Yu-Pin Lin, & Thomas H. Jordan

Published August 15, 2016, SCEC Contribution #6828, 2016 SCEC Annual Meeting Poster #228

Accurately simulating strong motions for seismic hazard analysis requires accurate 3D models of crustal structure. At low frequencies (< 1 Hz), the amplitude reduction of seismic wavefields due to anelastic attenuation is relatively minor, and available tomographic models for Southern California (e.g., CVM-S4.26 of Lee et al., 2014) do a pretty good job of accounting 3D elastic scattering on wavefield amplitudes. At higher frequencies, however, anelastic attenuation becomes more important, and the elastic scattering depends on unresolved small-scale heterogeneities, giving rise to a complex apparent attenuation structure that depends on both position and frequency. We place constraints on this structure in the band 1-10 Hz through the analysis of earthquake waveforms recorded by the Southern California Seismic Network (SCSN). We localize signals in frequency and time using wavelet transforms, and we account for source structure and geometrical spreading by referencing the spectral amplitudes to values computed from synthetic seismograms. This approach is examined by the synthetic test which is accomplished by F-K method.

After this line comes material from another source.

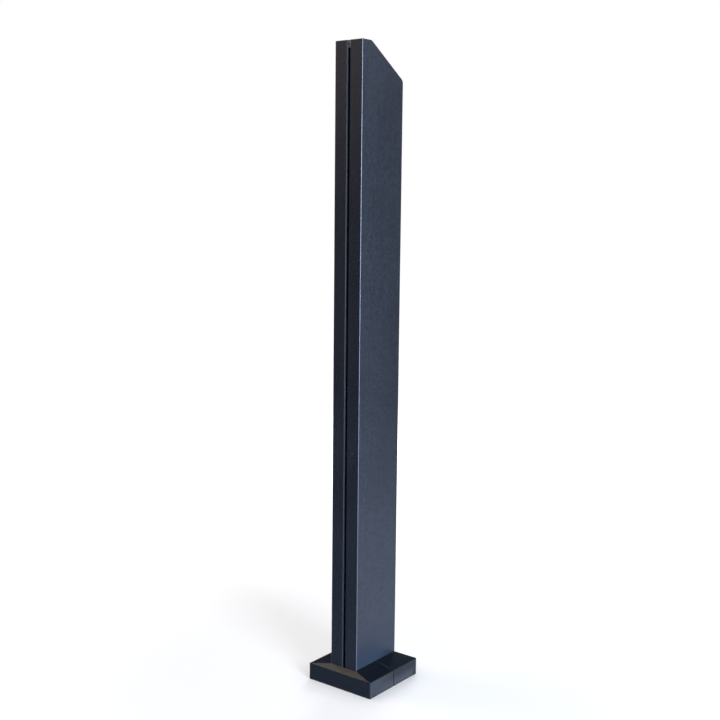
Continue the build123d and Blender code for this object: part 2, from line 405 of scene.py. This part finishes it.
def mouldedPlastic(name, shadeShift):
    material, start = newMaterial(name)
    place, (across, along, height) = coordinates(start)
    flow = start.noise(place, moulding["flowScale"])
    smudge = start.noise(place, moulding["smudgeScale"], moulding["smudgeDetail"])
    grain = start.noise(place, moulding["grainScale"])
    shade = flow * moulding["flowShare"] + smudge * (1.0 - moulding["flowShare"])
    shade = (shade + shadeShift).step(*moulding["shadeRange"])
    tint = shade.mix(opaque(moulding["colour"]), opaque(moulding["paleColour"]))
    worn = edgeMask(start, moulding["edgeReach"], moulding["edgeTurn"])
    worn = worn * smudge.step(*moulding["wornPatches"])
    tint = (worn * moulding["wornShare"]).mix(tint, opaque(moulding["edgeColour"]))
    # Painted shade makes the slopes darker, least of all towards the rear
    normal = start.add("ShaderNodeNewGeometry", out="Normal")
    frontal = start.vector("DOT_PRODUCT", normal, (0.0, -1.0, 0.0), out="Value")
    frontal = frontal.step(*moulding["frontFacing"])
    wall = height.below(moulding["slopeFoot"])
    slope = 1.0 - wall
    fade = along.step(*moulding["slopeFadePlaces"]) * moulding["slopeFade"]
    paintedSlopeShade = slope * (1.0 - frontal) * (moulding["slopeShare"] - fade)
    tint = paintedSlopeShade.mix(tint, opaque(moulding["slopeShadeColour"]))
    # The front one gets painted shade at its left and painted light at its right, and is smooth
    # along its lower edge
    frontSlope = slope * frontal
    paintedFrontTint = across.step(*moulding["frontPlaces"]).mix(
        opaque(moulding["frontLeftShadeColour"]), opaque(moulding["frontRightLightColour"])
    )
    tint = frontSlope.mix(tint, paintedFrontTint)
    smooth = frontSlope * (1.0 - height.step(*moulding["smoothHeights"]))
    # The joint's edges get a pale painted highlight on the slopes
    jointHighlight = abs(along).below(moulding["jointReach"]) * slope
    tint = jointHighlight.mix(tint, opaque(moulding["jointHighlightColour"]))
    # The side walls get painted light at the floor and painted shade above it and at the rear
    # end, and are duller (rougher) there
    sideways = abs(start.vector("DOT_PRODUCT", normal, (1.0, 0.0, 0.0), out="Value"))
    sideWall = wall * sideways.step(*moulding["sideFacing"])
    high = start.maths(
        "MAXIMUM", height.step(*moulding["wallHeights"]), along.step(*moulding["wallEnd"])
    )
    paintedWallTint = high.mix(opaque(moulding["lowLightColour"]), opaque(moulding["highShadeColour"]))
    tint = (along.step(*moulding["wallPlaces"]) * sideWall).mix(tint, paintedWallTint)
    dull = high * along.step(*moulding["dullPlaces"]) * sideWall
    uneven = (smudge - 0.5) * moulding["smudgeGloss"] + (flow - 0.5) * moulding["flowGloss"]
    rough = moulding["roughness"] + uneven + dull * moulding["dullness"]
    rough = rough - smooth * moulding["smoothGloss"]
    dress(
        start,
        moulding,
        grain,
        {"Base Color": tint, "Roughness": rough, "IOR": moulding["ior"]},
    )
    return material


paint("cover_front_half", mouldedPlastic("frontHalfPlastic", 0.05))
paint("cover_rear_half", mouldedPlastic("rearHalfPlastic", -0.10))
print("plastic on the cover halves")

# Mill finish of the plate under the post
plate = {
    "colour": (0.60, 0.60, 0.61),
    "dullAndShadeColour": (0.44, 0.44, 0.45),
    "dullRange": (0.35, 0.70),
    "roughness": 0.40,
    "lineScale": (1400.0, 14.0, 1400.0),
    "lineDetail": 3.0,
    "lineShare": 0.3,
    "lineGloss": 0.18,
    "blotchScale": 45.0,
    "blotchDetail": 5.0,
    "blotchShare": 0.7,
    "blotchGloss": 0.20,
    "edgeReach": 0.0010,
    "edgeTurn": (0.02, 0.30),
    "wornShare": 0.2,
    "bumpHeight": 0.00006,
    "bumpStrength": 0.25,
}


def millAluminium(name):
    material, start = newMaterial(name)
    place = start.add("ShaderNodeTexCoord", out="Object")
    # Rolling lines along the plate
    stretched = start.vector("MULTIPLY", place, plate["lineScale"])
    lines = start.noise(stretched, 1.0, plate["lineDetail"])
    blotch = start.noise(place, plate["blotchScale"], plate["blotchDetail"])
    worn = edgeMask(start, plate["edgeReach"], plate["edgeTurn"])
    dull = blotch * plate["blotchShare"] + lines * plate["lineShare"]
    dull = (dull - worn * plate["wornShare"]).step(*plate["dullRange"])
    tint = dull.mix(opaque(plate["colour"]), opaque(plate["dullAndShadeColour"]))
    uneven = (lines - 0.5) * plate["lineGloss"] + (blotch - 0.5) * plate["blotchGloss"]
    rough = plate["roughness"] + uneven
    dress(start, plate, lines, {"Base Color": tint, "Metallic": 1.0, "Roughness": rough})
    return material


paint("base_plate", millAluminium("plateAluminium"))

# Stainless screws, turned: fine rings round each screw's own axis
screws = {
    "colour": (0.50, 0.50, 0.49),
    "darkColour": (0.36, 0.355, 0.34),
    "darkRange": (0.35, 0.75),
    "roughness": 0.30,
    "axisPlace": (0.0189, 0.0439, 0.0),
    "ringSpacing": 0.00025,
    "ringShare": 0.4,
    "ringGloss": 0.03,
    "blotchScale": 260.0,
    "blotchDetail": 4.0,
    "blotchShare": 0.6,
    "blotchGloss": 0.20,
    "bumpHeight": 0.00003,
    "bumpStrength": 0.30,
}


def turnedSteel(name):
    material, start = newMaterial(name)
    place = start.add("ShaderNodeTexCoord", out="Object")
    apart = start.vector("SUBTRACT", start.vector("ABSOLUTE", place), screws["axisPlace"])
    apart = start.vector("MULTIPLY", apart, (1.0, 1.0, 0.0))
    radius = start.vector("LENGTH", apart, out="Value")
    rings = start.maths("SINE", radius * (2.0 * math.pi / screws["ringSpacing"]))
    blotch = start.noise(place, screws["blotchScale"], screws["blotchDetail"])
    dark = blotch.step(*screws["darkRange"])
    tint = dark.mix(opaque(screws["colour"]), opaque(screws["darkColour"]))
    relief = rings * screws["ringShare"] + blotch * screws["blotchShare"]
    rough = screws["roughness"] + (blotch - 0.5) * screws["blotchGloss"]
    rough = rough + rings * screws["ringGloss"]
    dress(start, screws, relief, {"Base Color": tint, "Metallic": 1.0, "Roughness": rough})
    return material


paint("base_screws", turnedSteel("screwSteel"))
print("metal on the plate and its screws")


def seenDirectly(start):  # 1 for the camera's rays, and for those seen in gloss or glass
    path = start.add("ShaderNodeLightPath", out="Is Camera Ray")
    rays = path + path.pick("Is Glossy Ray") + path.pick("Is Transmission Ray")
    return start.maths("MINIMUM", rays, 1.0)


# Soft light from all round, before a white backdrop
fillColour = (0.105, 0.110, 0.125)


def buildWorld():
    world = bpy.data.worlds.new("studioWorld")
    bpy.context.scene.world = world
    world.use_nodes = True
    world.node_tree.nodes.clear()
    start = Wire(world.node_tree)
    tint = seenDirectly(start).mix(opaque(fillColour), white)
    surface = start.add("ShaderNodeBackground", None, {"Color": tint, "Strength": 1.0})
    start.add("ShaderNodeOutputWorld", None, {"Surface": surface})


def buildMesh(name, corners):
    mesh = bpy.data.meshes.new(name)
    mesh.from_pydata(corners, [], [(0, 1, 2, 3)])
    mesh.update()
    piece = bpy.data.objects.new(name, mesh)
    bpy.context.scene.collection.objects.link(piece)
    return piece


# Pale floor that turns white away from the foot and keeps its shadow
floorPaper = {
    "halfSize": 12.0,
    "colour": (0.62, 0.62, 0.62),
    "nearGlow": (0.585, 0.592, 0.601),
    "glowPlaces": (0.25, 1.1),
    "contactGlow": (0.14, 0.12, 0.08),
    "contactReach": 0.045,
    "contactSamples": 8,
}


def buildFloor():
    half = floorPaper["halfSize"]
    floor = buildMesh(
        "floor", [(-half, -half, 0.0), (half, -half, 0.0), (half, half, 0.0), (-half, half, 0.0)]
    )
    material, start = newMaterial("floorPaper")
    place = start.add("ShaderNodeTexCoord", out="Object")
    away = start.vector("LENGTH", place, out="Value").step(*floorPaper["glowPlaces"])
    glow = away.mix(opaque(floorPaper["nearGlow"]), white)
    # Soft shadow right beside the foot
    clear = start.add(
        "ShaderNodeAmbientOcclusion",
        {"samples": floorPaper["contactSamples"]},
        {"Distance": floorPaper["contactReach"]},
        out="AO",
    )
    glow = clear.mix(opaque(floorPaper["contactGlow"]), glow)
    paper = start.add("ShaderNodeBsdfDiffuse", None, {"Color": opaque(floorPaper["colour"])})
    shine = start.add("ShaderNodeEmission", None, {"Color": glow, "Strength": 1.0})
    bright = start.add("ShaderNodeAddShader", None, {0: paper, 1: shine})
    surface = start.add(
        "ShaderNodeMixShader", None, {0: seenDirectly(start), 1: paper, 2: bright}
    )
    start.add("ShaderNodeOutputMaterial", None, {"Surface": surface})
    floor.data.materials.append(material)


def aroundPost(azimuth, distance, height):
    angle = math.radians(azimuth)
    return (distance * math.sin(angle), -distance * math.cos(angle), height)


# Lamps, with their size in metres and their power in watts
lamps = {
    "keyLight": {
        "place": aroundPost(67.0, 2.1, 0.62),
        "aim": (0.0, 0.0, 0.45),
        "size": (0.8, 1.4),
        "power": 58.0,
        "colour": (0.86, 0.98, 1.22),
        "inReflections": True,
    },
    "warmLight": {
        "place": (-0.85, -0.25, 1.60),
        "aim": (0.0, -0.05, 0.0),
        "size": (0.4, 0.8),
        "power": 5.1,
        "colour": (1.0, 0.77, 0.60),
        "inReflections": True,
    },
    "rearLight": {
        "place": (-0.9, 1.9, 1.0),
        "aim": (0.0, 0.0, 0.45),
        "size": (0.8, 1.4),
        "power": 26.0,
        "colour": (0.96, 0.98, 1.0),
        "inReflections": False,
    },
}


def buildLamp(name, values):
    data = bpy.data.lights.new(name, "AREA")
    data.shape = "RECTANGLE"
    data.size, data.size_y = values["size"]
    data.energy = values["power"]
    data.color = values["colour"]
    lamp = bpy.data.objects.new(name, data)
    bpy.context.scene.collection.objects.link(lamp)
    lamp.location = values["place"]
    towards = Vector(values["aim"]) - Vector(values["place"])
    lamp.rotation_euler = towards.to_track_quat("-Z", "Y").to_euler()
    lamp.visible_glossy = values["inReflections"]


# Cards that only show as reflections, flat between two opposite corners. A card with a
# top colour changes to it between two heights.
cards = {
    # Left of the camera's line: dark, warm at its top
    "leftCard": {
        "from": (-2.2, -0.9, 0.001),
        "to": (0.1, -0.9, 1.9),
        "colour": (0.025, 0.034, 0.055),
        "topColour": (0.92, 0.63, 0.44),
        "heights": (0.80, 1.45),
    },
    "floorCard": {
        "from": (-2.2, -0.9, 0.001),
        "to": (0.06, -0.062, 0.001),
        "colour": (0.10, 0.16, 0.27),
    },
    "nearFloorCard": {
        "from": (-0.5, -0.30, 0.002),
        "to": (0.06, -0.062, 0.002),
        "colour": (0.19, 0.28, 0.42),
    },
    "rightFloorCard": {
        "from": (0.061, -0.06, 0.001),
        "to": (2.4, 0.9, 0.001),
        "colour": (0.86, 1.04, 1.40),
    },
    "rearFloorCard": {
        "from": (-2.4, 0.30, 0.002),
        "to": (0.06, 0.9, 0.002),
        "colour": (0.06, 0.06, 0.07),
    },
    "rearCard": {
        "from": (-2.4, 0.9, 0.001),
        "to": (0.62, 0.9, 3.0),
        "colour": (0.034, 0.036, 0.043),
        "topColour": (0.11, 0.15, 0.20),
        "heights": (0.35, 0.70),
    },
    "rightCard": {
        "from": (0.62, 0.9, 0.001),
        "to": (2.4, 0.9, 1.15),
        "colour": (0.64, 0.75, 0.96),
        "topColour": (0.43, 0.53, 0.72),
        "heights": (0.0, 0.6),
    },
}


def buildCard(name, values):
    (x0, y0, z0), (x1, y1, z1) = values["from"], values["to"]
    card = buildMesh(name, [(x0, y0, z0), (x1, y0, z0), (x1, y1, z1), (x0, y1, z1)])
    material, start = newMaterial(name + "Paper")
    tint = opaque(values["colour"])
    if "topColour" in values:
        place, where = coordinates(start)
        tint = where[2].step(*values["heights"]).mix(tint, opaque(values["topColour"]))
    surface = start.add("ShaderNodeEmission", None, {"Color": tint, "Strength": 1.0})
    start.add("ShaderNodeOutputMaterial", None, {"Surface": surface})
    card.data.materials.append(material)
    card.visible_camera = False
    card.visible_diffuse = False
    card.visible_transmission = False
    card.visible_shadow = False


buildWorld()
buildFloor()
for name, values in lamps.items():
    buildLamp(name, values)
for name, values in cards.items():
    buildCard(name, values)
print("studio ready")

# Camera at the photo's angle
camera = {
    "azimuth": 37.685,
    "elevation": 7.914,
    "roll": 0.584,
    "place": (1.01616, -1.33192, 0.73932),
    "focalPixels": 1109.09,
    "framePixels": 720.0,
    "sensor": 36.0,
    "near": 0.05,
    "far": 60.0,
}


def buildCamera():
    azimuth = math.radians(camera["azimuth"])
    elevation = math.radians(camera["elevation"])
    roll = math.radians(camera["roll"])
    forward = Vector(
        (
            -math.sin(azimuth) * math.cos(elevation),
            math.cos(azimuth) * math.cos(elevation),
            -math.sin(elevation),
        )
    )
    right = forward.cross(Vector((0.0, 0.0, 1.0))).normalized()
    up = right.cross(forward)
    turnedRight = math.cos(roll) * right + math.sin(roll) * up
    turnedUp = math.cos(roll) * up - math.sin(roll) * right
    data = bpy.data.cameras.new("photoCamera")
    data.sensor_width = camera["sensor"]
    data.lens = camera["focalPixels"] / camera["framePixels"] * camera["sensor"]
    data.clip_start = camera["near"]
    data.clip_end = camera["far"]
    eye = bpy.data.objects.new("photoCamera", data)
    bpy.context.scene.collection.objects.link(eye)
    turn = Matrix((turnedRight, turnedUp, -forward)).transposed().to_4x4()
    eye.matrix_world = Matrix.Translation(camera["place"]) @ turn
    bpy.context.scene.camera = eye


buildCamera()
bpy.context.scene.view_settings.view_transform = "Standard"
print("camera set")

We directly invert narrow-band spectral amplitudes rather than the t* measurements commonly used in previous studies, which allows better resolution of frequency-dependent effects. Inversions of datasets recover an attenuation structure that, when averaged laterally and over frequency, is generally consistent with the tomographic study of Hauksson & Shearer (2006). In particular, we find that the apparent quality factor for P waves (QP) is less than the apparent quality factor for S waves (QS), in contradiction with the classical relation QP ~ 2QS that has been used for most wavefield modeling at low frequencies. The data are consistent with QP anomalies being strongest in the low-Q, near-surface waveguide, suggesting that strong scattering from small-scale heterogeneities may play a role in explaining this discrepancy. The data also require that the apparent attenuation be strongly frequency dependent across the 1-10 Hz band.

Key Words
Amplitude spectrum, Seismic attenuation, Southern California

Lin, Y., & Jordan, T. H. (2016, 08). Apparent Attenuation at High Frequencies in Southern California. Poster Presentation at 2016 SCEC Annual Meeting.